After three years of course work at Northwestern, Young took a series of teaching jobs at three eastern universities, while continuing to work on his dissertation in his spare time. He was ultimately awarded his PhD by Northwestern in 1958. His thesis title was "The Democratic-Republican movement in New York State, 1788-1797".

In 1952 Young married Marilyn Mills, with whom he ultimately raised three daughters.

===Academic career===

After working in a series of temporary positions, in 1964 Young was hired by Northern Illinois University to a tenure track position in the field of American history. He would continue to teach there for a quarter century before his retirement in 1989.

His first book, The Democratic Republicans of New York: The Origins, 1763-1797, was published in 1967 and won accolades from the Institute of Early American History and Culture, which awarded it its Jamestown Prize.

During the tumultuous era of the Vietnam War, Young emerged as an outspoken advocate of academic freedom and the defense of college professors with political views outside the mainstream from employment retaliation. He was the founder of the Committee on Academic Freedom in Illinois in 1968, an organization formed to halt the blacklisting of radical historian Staughton Lynd, and was active in the Committee on the Rights of Historians of the American Historical Association from its inception in 1971.

After his retirement from teaching, Young took a position as a Senior Scholar in Residence at the Newberry Library in Chicago. Freed from the constraints of the classroom, Young managed to increase his literary productivity, releasing several essays collections and expanding his influential 1981 article on colonial shoemaker George Roberts Twelves Hewes into book form as The Shoemaker and the Tea Party: Memory and the American Revolution (1999). He also published an important biography of a seldom-remembered colonial woman who assumed a male gender identity in order to fight in the Revolutionary War, Masquerade: The Live and Times of Deborah Sampson, Continental Soldier (2005).

In 2004, Young was a founding editor of the academic journal Labor: Studies in Working-Class History of the Americas, published today by Duke University Press.

===Death and legacy===

Al Young was stricken by his first heart attack in May 2012. His productive work as a working historian was thereby brought to an end.

Young died November 6, 2012, in Durham, North Carolina, following a second heart attack — this time fatal. He was 87 years old at the time of his death.

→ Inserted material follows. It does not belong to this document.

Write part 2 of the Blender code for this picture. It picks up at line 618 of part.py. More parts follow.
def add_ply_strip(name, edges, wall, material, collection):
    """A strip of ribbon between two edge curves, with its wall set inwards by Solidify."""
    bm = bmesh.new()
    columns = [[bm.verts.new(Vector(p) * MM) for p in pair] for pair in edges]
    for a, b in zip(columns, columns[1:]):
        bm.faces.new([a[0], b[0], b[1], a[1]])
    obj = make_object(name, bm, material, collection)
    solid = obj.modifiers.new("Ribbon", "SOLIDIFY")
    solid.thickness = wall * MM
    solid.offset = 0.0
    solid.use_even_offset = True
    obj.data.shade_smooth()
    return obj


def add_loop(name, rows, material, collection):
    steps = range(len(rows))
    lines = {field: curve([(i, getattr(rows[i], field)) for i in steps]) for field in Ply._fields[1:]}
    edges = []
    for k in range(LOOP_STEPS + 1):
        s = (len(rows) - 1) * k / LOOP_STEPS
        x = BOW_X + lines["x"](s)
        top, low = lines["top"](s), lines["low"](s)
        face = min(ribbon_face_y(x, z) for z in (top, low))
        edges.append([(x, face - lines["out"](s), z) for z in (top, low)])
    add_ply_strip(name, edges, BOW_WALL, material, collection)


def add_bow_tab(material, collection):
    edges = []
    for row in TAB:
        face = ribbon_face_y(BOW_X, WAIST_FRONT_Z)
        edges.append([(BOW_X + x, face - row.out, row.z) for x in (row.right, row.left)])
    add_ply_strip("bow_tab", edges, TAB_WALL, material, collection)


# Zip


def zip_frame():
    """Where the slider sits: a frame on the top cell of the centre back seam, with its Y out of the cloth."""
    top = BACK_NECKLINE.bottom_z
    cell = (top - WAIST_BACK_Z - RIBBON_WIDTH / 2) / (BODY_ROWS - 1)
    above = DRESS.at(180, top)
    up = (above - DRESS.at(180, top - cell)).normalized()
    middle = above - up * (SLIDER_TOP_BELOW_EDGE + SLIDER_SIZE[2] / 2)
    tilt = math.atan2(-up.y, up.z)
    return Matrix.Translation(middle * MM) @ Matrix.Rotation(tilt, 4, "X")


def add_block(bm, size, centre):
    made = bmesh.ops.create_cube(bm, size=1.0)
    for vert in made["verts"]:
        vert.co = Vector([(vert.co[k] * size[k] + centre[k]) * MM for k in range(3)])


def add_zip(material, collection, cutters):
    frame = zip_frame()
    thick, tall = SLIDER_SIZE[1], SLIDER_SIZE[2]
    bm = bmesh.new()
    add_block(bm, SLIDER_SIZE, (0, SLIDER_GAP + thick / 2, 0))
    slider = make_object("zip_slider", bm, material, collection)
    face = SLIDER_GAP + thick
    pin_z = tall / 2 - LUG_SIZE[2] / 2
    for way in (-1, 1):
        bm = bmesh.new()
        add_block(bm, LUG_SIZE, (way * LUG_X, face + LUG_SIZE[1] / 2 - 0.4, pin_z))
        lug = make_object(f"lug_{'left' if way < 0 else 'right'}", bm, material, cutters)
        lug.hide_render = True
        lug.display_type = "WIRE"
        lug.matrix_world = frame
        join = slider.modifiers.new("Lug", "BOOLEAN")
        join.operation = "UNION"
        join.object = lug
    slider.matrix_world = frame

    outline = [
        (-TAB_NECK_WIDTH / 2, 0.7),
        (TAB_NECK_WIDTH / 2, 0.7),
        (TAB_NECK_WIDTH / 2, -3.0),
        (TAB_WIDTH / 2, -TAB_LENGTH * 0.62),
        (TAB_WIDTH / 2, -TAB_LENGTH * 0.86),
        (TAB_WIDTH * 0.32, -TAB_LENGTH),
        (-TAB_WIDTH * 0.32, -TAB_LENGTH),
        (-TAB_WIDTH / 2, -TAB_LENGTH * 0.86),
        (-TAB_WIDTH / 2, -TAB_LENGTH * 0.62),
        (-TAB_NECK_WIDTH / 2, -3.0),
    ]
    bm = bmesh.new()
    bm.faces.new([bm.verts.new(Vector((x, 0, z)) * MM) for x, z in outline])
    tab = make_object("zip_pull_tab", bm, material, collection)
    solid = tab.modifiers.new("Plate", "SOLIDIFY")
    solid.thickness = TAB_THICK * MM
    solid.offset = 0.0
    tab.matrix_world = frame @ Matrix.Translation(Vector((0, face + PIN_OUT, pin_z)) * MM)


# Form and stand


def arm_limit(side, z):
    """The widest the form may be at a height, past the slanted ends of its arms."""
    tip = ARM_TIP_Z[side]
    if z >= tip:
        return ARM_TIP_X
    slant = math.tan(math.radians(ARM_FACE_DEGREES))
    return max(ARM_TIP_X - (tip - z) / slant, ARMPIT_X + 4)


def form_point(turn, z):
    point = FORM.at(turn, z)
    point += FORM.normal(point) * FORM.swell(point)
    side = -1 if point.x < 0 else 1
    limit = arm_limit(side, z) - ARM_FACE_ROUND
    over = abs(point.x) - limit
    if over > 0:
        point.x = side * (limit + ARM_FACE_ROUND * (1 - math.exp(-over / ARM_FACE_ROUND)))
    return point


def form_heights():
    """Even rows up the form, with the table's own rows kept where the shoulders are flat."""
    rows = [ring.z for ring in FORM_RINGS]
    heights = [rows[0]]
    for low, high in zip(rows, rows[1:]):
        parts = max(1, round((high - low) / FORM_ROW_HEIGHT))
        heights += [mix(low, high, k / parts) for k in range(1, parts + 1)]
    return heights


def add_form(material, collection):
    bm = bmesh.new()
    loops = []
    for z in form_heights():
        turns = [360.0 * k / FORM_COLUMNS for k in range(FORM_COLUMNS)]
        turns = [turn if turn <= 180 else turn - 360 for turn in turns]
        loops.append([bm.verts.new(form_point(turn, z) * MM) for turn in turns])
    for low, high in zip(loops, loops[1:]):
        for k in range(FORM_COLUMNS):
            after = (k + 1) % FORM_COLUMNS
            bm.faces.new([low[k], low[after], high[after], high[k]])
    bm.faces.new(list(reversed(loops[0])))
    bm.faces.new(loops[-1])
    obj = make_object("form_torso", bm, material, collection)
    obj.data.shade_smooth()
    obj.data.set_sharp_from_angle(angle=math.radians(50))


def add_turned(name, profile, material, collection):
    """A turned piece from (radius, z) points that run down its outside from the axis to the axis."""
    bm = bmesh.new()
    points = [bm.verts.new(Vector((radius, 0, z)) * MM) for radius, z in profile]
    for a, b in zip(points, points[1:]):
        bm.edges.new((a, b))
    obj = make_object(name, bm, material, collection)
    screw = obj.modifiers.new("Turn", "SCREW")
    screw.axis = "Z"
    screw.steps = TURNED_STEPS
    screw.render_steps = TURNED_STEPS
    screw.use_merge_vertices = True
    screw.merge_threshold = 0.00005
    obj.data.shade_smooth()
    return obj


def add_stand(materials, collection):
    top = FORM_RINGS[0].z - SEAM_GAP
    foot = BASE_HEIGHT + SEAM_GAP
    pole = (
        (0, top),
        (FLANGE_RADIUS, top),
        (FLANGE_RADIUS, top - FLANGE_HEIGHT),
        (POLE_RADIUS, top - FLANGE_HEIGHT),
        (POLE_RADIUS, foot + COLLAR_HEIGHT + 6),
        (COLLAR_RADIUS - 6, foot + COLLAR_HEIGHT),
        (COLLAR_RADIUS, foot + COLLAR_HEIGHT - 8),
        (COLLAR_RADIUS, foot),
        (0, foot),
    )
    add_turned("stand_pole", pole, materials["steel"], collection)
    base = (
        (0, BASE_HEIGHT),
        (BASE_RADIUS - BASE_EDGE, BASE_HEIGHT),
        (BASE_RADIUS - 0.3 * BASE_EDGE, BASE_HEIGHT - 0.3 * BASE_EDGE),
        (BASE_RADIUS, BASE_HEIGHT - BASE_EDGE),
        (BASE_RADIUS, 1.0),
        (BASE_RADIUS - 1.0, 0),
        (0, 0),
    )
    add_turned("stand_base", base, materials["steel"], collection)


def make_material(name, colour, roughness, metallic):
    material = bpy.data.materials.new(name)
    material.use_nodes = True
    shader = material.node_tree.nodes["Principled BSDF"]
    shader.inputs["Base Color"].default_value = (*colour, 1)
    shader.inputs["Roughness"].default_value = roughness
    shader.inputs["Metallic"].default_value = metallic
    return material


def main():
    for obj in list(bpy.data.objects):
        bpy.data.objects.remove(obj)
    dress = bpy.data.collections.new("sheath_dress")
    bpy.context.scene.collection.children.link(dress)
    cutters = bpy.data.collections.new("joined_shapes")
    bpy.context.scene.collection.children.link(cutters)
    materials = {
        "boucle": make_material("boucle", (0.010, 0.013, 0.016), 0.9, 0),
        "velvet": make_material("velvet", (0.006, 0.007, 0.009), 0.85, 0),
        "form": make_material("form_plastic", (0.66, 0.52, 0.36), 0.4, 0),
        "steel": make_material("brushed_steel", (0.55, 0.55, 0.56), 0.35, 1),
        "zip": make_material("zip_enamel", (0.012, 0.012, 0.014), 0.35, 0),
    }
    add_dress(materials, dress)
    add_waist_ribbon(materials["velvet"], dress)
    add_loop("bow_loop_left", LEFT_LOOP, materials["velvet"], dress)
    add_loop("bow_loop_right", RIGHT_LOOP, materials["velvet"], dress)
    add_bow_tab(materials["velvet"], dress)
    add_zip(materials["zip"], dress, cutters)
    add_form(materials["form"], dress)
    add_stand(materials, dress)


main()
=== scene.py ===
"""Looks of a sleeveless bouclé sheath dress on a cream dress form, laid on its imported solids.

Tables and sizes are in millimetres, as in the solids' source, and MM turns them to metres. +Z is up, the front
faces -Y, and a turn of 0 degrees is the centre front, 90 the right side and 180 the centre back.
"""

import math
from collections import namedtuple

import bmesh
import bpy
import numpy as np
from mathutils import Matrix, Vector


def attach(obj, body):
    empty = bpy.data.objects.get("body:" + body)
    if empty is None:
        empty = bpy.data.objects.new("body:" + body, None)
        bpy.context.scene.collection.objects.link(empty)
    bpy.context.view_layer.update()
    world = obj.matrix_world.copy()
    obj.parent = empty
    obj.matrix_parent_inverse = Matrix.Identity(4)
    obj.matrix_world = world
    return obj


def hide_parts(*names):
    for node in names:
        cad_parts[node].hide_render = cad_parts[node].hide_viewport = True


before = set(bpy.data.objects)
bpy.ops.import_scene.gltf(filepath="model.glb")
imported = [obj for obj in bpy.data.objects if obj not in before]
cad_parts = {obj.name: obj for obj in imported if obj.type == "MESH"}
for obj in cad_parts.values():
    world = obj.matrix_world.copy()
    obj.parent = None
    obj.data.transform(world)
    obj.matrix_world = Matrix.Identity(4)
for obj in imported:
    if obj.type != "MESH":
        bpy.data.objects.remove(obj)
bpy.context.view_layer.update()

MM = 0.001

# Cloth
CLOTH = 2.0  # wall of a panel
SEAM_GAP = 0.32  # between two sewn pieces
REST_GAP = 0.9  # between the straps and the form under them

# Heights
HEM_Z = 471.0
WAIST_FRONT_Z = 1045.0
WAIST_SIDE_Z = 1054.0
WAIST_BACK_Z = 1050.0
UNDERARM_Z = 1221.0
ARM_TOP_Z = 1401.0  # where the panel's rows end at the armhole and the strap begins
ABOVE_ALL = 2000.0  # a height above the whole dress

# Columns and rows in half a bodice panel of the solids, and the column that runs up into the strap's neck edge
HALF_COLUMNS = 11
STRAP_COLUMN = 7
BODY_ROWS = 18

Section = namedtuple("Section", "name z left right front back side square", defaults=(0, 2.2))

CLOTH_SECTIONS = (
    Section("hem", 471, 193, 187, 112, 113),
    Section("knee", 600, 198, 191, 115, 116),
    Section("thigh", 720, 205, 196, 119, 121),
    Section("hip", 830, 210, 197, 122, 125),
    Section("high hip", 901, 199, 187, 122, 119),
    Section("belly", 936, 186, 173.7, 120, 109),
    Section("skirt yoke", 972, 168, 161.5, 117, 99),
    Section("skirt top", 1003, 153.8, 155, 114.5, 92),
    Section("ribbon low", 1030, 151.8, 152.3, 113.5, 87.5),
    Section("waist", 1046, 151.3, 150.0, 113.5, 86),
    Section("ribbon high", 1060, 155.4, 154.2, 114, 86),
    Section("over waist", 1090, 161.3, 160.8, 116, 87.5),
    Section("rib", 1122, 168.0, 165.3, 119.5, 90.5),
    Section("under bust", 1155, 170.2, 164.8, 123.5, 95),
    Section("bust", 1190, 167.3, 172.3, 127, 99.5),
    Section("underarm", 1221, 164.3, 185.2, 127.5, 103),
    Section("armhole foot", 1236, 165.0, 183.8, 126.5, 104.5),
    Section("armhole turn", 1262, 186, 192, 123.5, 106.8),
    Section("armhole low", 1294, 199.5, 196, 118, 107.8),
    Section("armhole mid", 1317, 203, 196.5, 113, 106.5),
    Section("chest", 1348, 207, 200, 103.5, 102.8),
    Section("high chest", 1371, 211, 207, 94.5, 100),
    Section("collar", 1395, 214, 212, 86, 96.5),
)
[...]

Young was remembered by his peers as a scholar of broad intellect with an exhaustive knowledge of his area of specialization. Historian Gregory Nobles, a collaborator with Young on a book project, recalled: "It’s hard to imagine anyone who knew the field better or cared more about really getting history right, especially about getting ordinary people — and their politics — into the picture."

Characterizing him as a "New Left historian before there was a New Left," historian Michael D. Hattem declared that "Young’s greatest historiographical legacy may be his commitment to the idea that everyday people were historical actors, and the fact that that hardly seems revolutionary or revelatory is largely because of Al Young."

==Works==
===Books===
- The Democratic Republicans of New York: The Origins, 1763-1797. Chapel Hill, NC: University of North Carolina Press, 1967, ISBN 9780807838211.
- Dissent: Explorations in the History of American Radicalism. DeKalb, IL: Northern Illinois University Press, 1968, ISBN 9780875800073.
- Beyond the American Revolution: Explorations in the History of American Radicalism American Promise: A Compact History. DeKalb, IL: Northern Illinois University Press, 1993, ISBN 9780875801766.
- The Shoemaker and the Tea Party: Memory and the American Revolution. Boston: Beacon Press, 2000, ISBN 9780807071403.
- Masquerade: The Life and Times of Deborah Sampson, Continental Soldier. New York: Alfred A. Knopf, 2004, ISBN 9780679441656.
- Liberty Tree: Ordinary People and the American Revolution. New York: New York University Press, 2006, ISBN 9780814796856.
- Whose American Revolution Was It?: Historians Interpret the Founding. With Gregory H. Nobles. New York: New York University Press, 2011, ISBN 9780814797105.

===Edited volumes===
- The American Revolution: Explorations in the History of American Radicalism. Editor. DeKalb, IL: Northern Illinois University Press, 1976, ISBN 0875800572.
- We the People: Voices and Images of the New Nation. Editor, with Mary E. Janzen and Terry J. Fife. Philadelphia, PA: Temple University Press, 1992, ISBN 0877229376.
- Past Imperfect: Essays on History, Libraries, and the Humanities. Editor, with Lawrence W. Towner and Robert W. Karrow Jr. Chicago: University of Chicago Press, 1993, ISBN 0226810429.
- Revolutionary Founders: Rebels, Radicals, and Reformers in the Making of the Nation. Editor, with Gary B. Nash and Ralph Raphael. New York : Alfred A. Knopf, 2011, ISBN 9780307271105.

===Journal articles===
- "George Roberts Twelves Hewes (1742–1840): A Boston Shoemaker and the Memory of the American Revolution," William and Mary Quarterly, vol. 38, no. 4 (Oct. 1981), pp. 561–623.
- "An Outsider and the Progress of a Career in History," William and Mary Quarterly, vol. 52, no. 3 (July 1995), pp. 499–512.